begin MATERIAL TO PROCESS

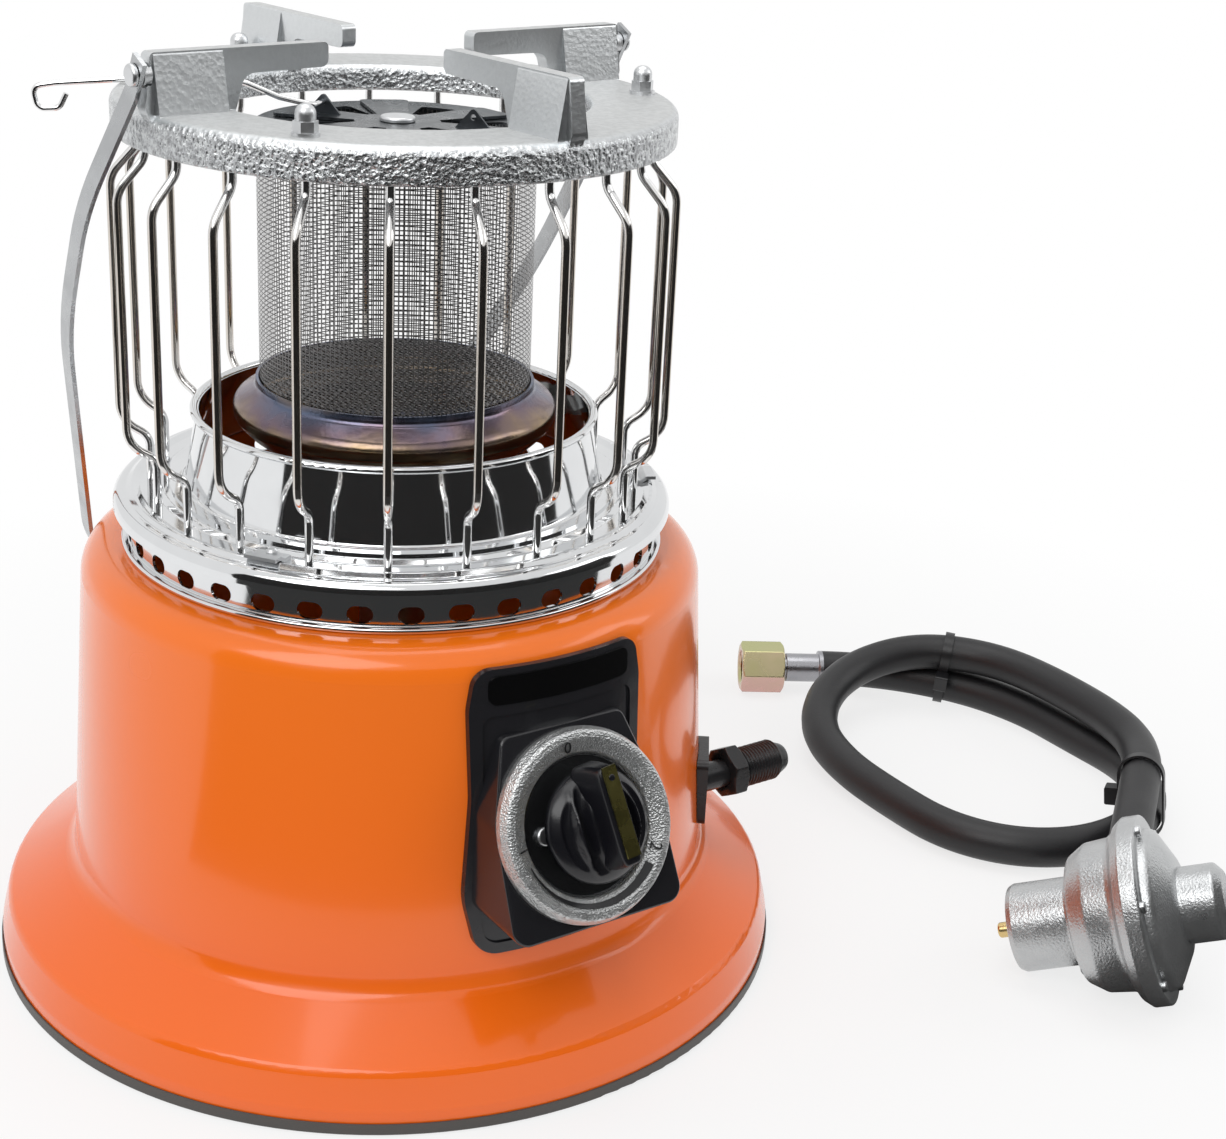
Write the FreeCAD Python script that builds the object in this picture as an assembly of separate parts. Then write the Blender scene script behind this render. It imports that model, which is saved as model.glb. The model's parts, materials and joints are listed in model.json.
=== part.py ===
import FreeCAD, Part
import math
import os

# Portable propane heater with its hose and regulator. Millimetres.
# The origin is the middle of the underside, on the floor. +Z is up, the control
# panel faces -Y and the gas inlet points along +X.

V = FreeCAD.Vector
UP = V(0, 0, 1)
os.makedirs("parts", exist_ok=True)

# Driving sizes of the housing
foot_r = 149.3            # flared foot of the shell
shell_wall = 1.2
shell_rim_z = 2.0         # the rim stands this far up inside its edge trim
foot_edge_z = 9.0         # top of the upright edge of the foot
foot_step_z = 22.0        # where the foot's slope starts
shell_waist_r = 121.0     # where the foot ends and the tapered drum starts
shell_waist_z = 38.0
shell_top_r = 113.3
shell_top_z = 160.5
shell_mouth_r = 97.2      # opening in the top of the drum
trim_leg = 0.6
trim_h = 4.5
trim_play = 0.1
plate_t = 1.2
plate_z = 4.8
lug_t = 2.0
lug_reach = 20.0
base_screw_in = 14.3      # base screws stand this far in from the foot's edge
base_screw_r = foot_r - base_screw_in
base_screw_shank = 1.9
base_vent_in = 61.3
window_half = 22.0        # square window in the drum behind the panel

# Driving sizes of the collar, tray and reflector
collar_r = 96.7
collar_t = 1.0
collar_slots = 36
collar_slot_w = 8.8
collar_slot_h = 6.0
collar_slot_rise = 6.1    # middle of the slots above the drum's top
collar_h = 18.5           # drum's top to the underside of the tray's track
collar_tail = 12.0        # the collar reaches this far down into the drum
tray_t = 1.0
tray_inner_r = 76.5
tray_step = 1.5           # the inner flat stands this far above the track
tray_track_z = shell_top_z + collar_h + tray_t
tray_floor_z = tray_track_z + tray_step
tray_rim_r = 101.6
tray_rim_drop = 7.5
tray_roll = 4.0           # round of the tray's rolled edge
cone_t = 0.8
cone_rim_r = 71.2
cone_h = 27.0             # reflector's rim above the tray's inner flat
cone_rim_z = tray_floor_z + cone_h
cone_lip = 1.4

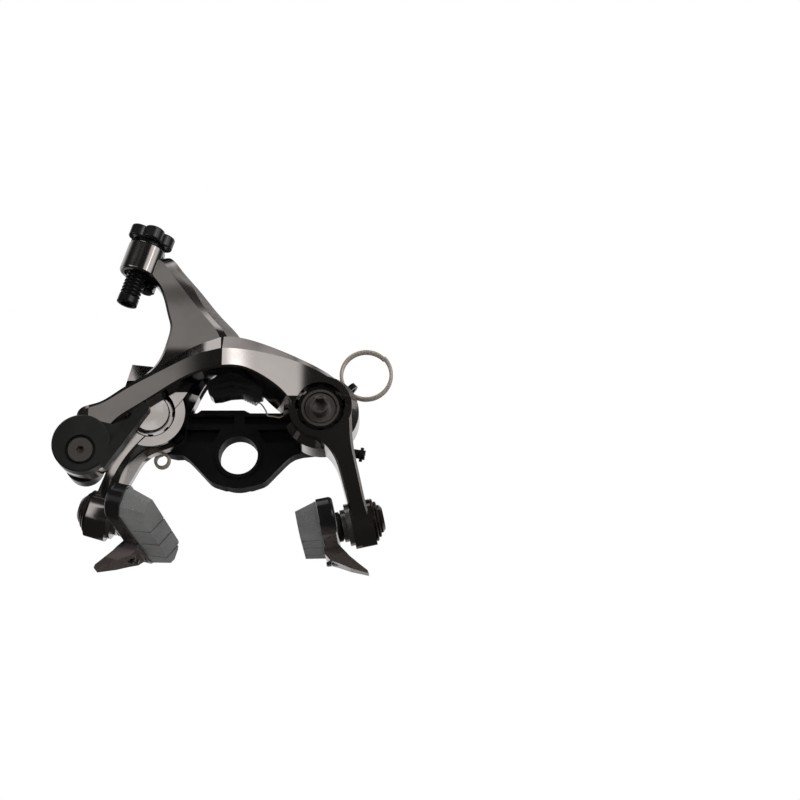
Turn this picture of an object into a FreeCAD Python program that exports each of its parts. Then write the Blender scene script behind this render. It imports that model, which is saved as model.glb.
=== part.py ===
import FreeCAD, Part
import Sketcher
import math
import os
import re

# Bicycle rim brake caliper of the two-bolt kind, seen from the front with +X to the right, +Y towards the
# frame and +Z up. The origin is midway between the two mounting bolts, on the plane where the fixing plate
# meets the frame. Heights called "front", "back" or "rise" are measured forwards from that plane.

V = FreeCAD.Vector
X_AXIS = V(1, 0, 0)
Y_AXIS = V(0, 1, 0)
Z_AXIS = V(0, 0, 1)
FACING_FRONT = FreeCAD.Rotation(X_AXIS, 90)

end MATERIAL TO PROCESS

WHAT YOU ARE ASKED TO DO> Make an exact copy of the data above.

TASK RESPONSE>
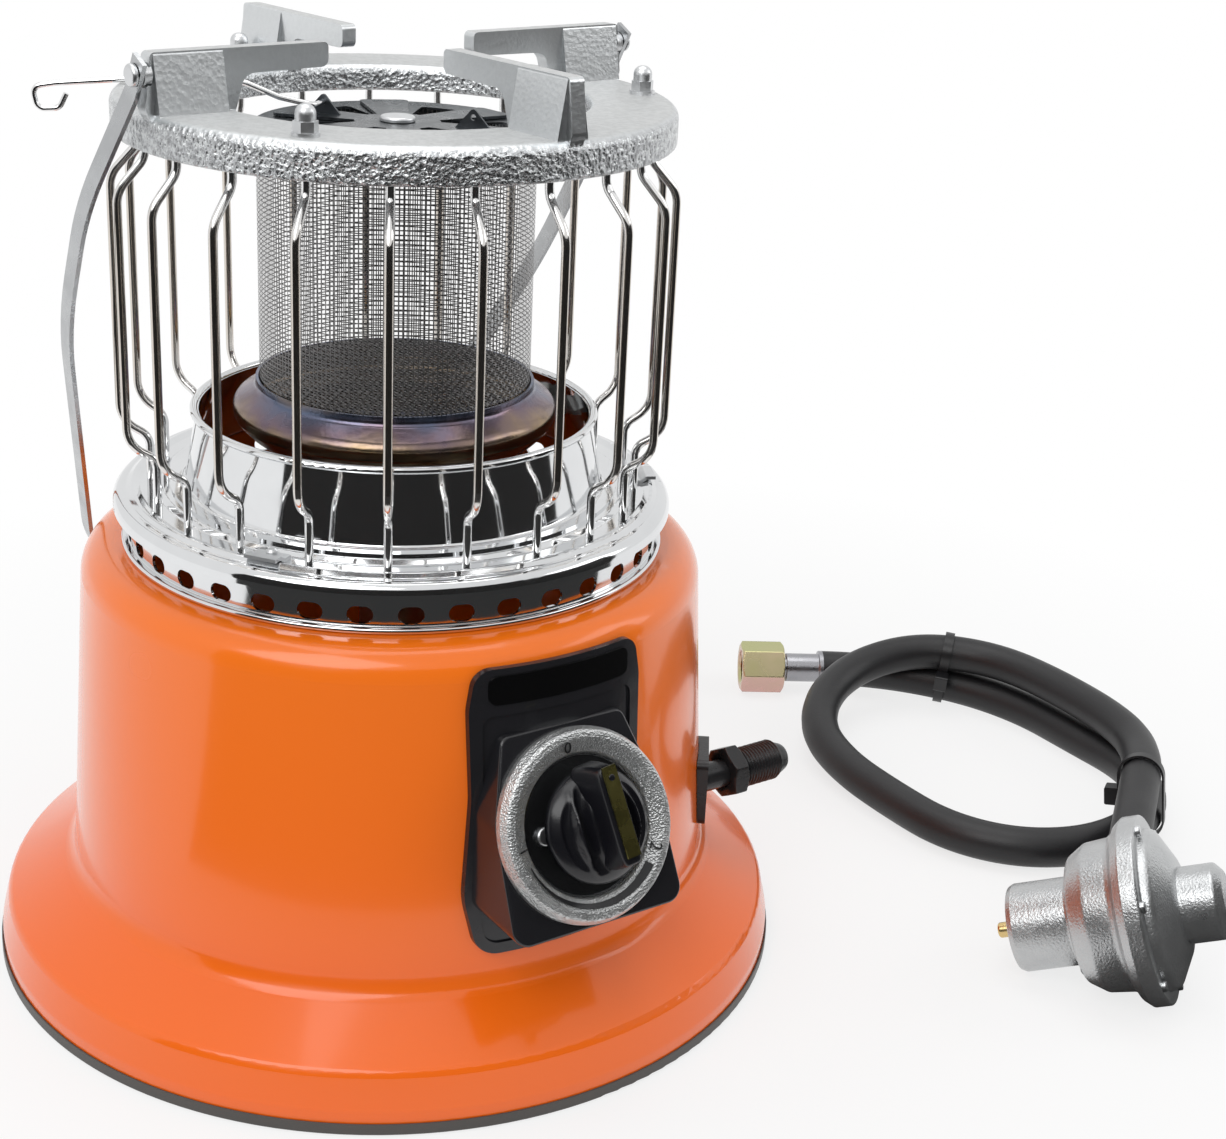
Write the FreeCAD Python script that builds the object in this picture as an assembly of separate parts. Then write the Blender scene script behind this render. It imports that model, which is saved as model.glb. The model's parts, materials and joints are listed in model.json.
=== part.py ===
import FreeCAD, Part
import math
import os

# Portable propane heater with its hose and regulator. Millimetres.
# The origin is the middle of the underside, on the floor. +Z is up, the control
# panel faces -Y and the gas inlet points along +X.

V = FreeCAD.Vector
UP = V(0, 0, 1)
os.makedirs("parts", exist_ok=True)

# Driving sizes of the housing
foot_r = 149.3            # flared foot of the shell
shell_wall = 1.2
shell_rim_z = 2.0         # the rim stands this far up inside its edge trim
foot_edge_z = 9.0         # top of the upright edge of the foot
foot_step_z = 22.0        # where the foot's slope starts
shell_waist_r = 121.0     # where the foot ends and the tapered drum starts
shell_waist_z = 38.0
shell_top_r = 113.3
shell_top_z = 160.5
shell_mouth_r = 97.2      # opening in the top of the drum
trim_leg = 0.6
trim_h = 4.5
trim_play = 0.1
plate_t = 1.2
plate_z = 4.8
lug_t = 2.0
lug_reach = 20.0
base_screw_in = 14.3      # base screws stand this far in from the foot's edge
base_screw_r = foot_r - base_screw_in
base_screw_shank = 1.9
base_vent_in = 61.3
window_half = 22.0        # square window in the drum behind the panel

# Driving sizes of the collar, tray and reflector
collar_r = 96.7
collar_t = 1.0
collar_slots = 36
collar_slot_w = 8.8
collar_slot_h = 6.0
collar_slot_rise = 6.1    # middle of the slots above the drum's top
collar_h = 18.5           # drum's top to the underside of the tray's track
collar_tail = 12.0        # the collar reaches this far down into the drum
tray_t = 1.0
tray_inner_r = 76.5
tray_step = 1.5           # the inner flat stands this far above the track
tray_track_z = shell_top_z + collar_h + tray_t
tray_floor_z = tray_track_z + tray_step
tray_rim_r = 101.6
tray_rim_drop = 7.5
tray_roll = 4.0           # round of the tray's rolled edge
cone_t = 0.8
cone_rim_r = 71.2
cone_h = 27.0             # reflector's rim above the tray's inner flat
cone_rim_z = tray_floor_z + cone_h
cone_lip = 1.4

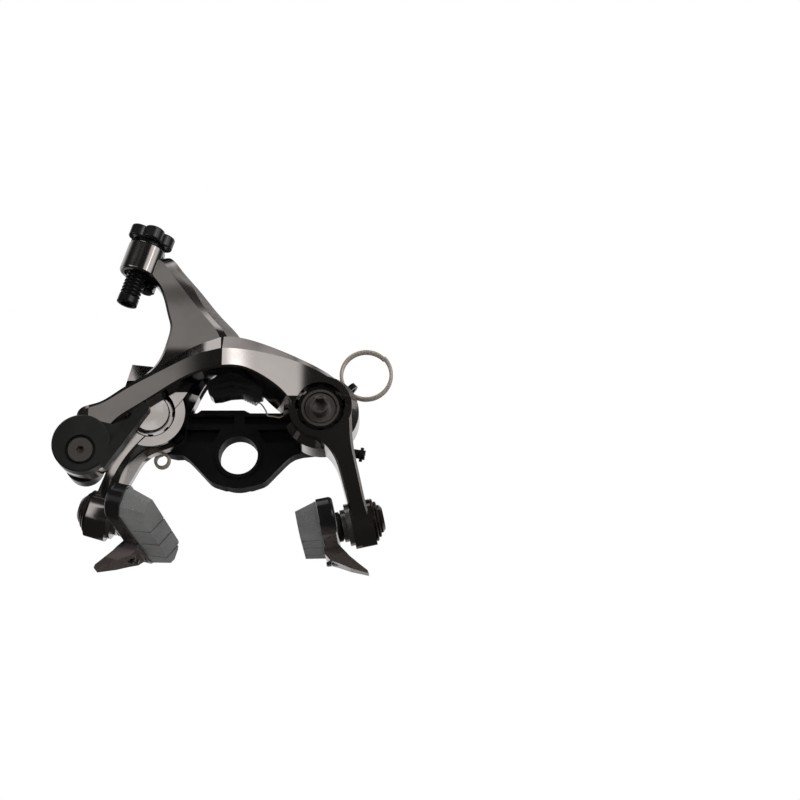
Turn this picture of an object into a FreeCAD Python program that exports each of its parts. Then write the Blender scene script behind this render. It imports that model, which is saved as model.glb.
=== part.py ===
import FreeCAD, Part
import Sketcher
import math
import os
import re

# Bicycle rim brake caliper of the two-bolt kind, seen from the front with +X to the right, +Y towards the
# frame and +Z up. The origin is midway between the two mounting bolts, on the plane where the fixing plate
# meets the frame. Heights called "front", "back" or "rise" are measured forwards from that plane.

V = FreeCAD.Vector
X_AXIS = V(1, 0, 0)
Y_AXIS = V(0, 1, 0)
Z_AXIS = V(0, 0, 1)
FACING_FRONT = FreeCAD.Rotation(X_AXIS, 90)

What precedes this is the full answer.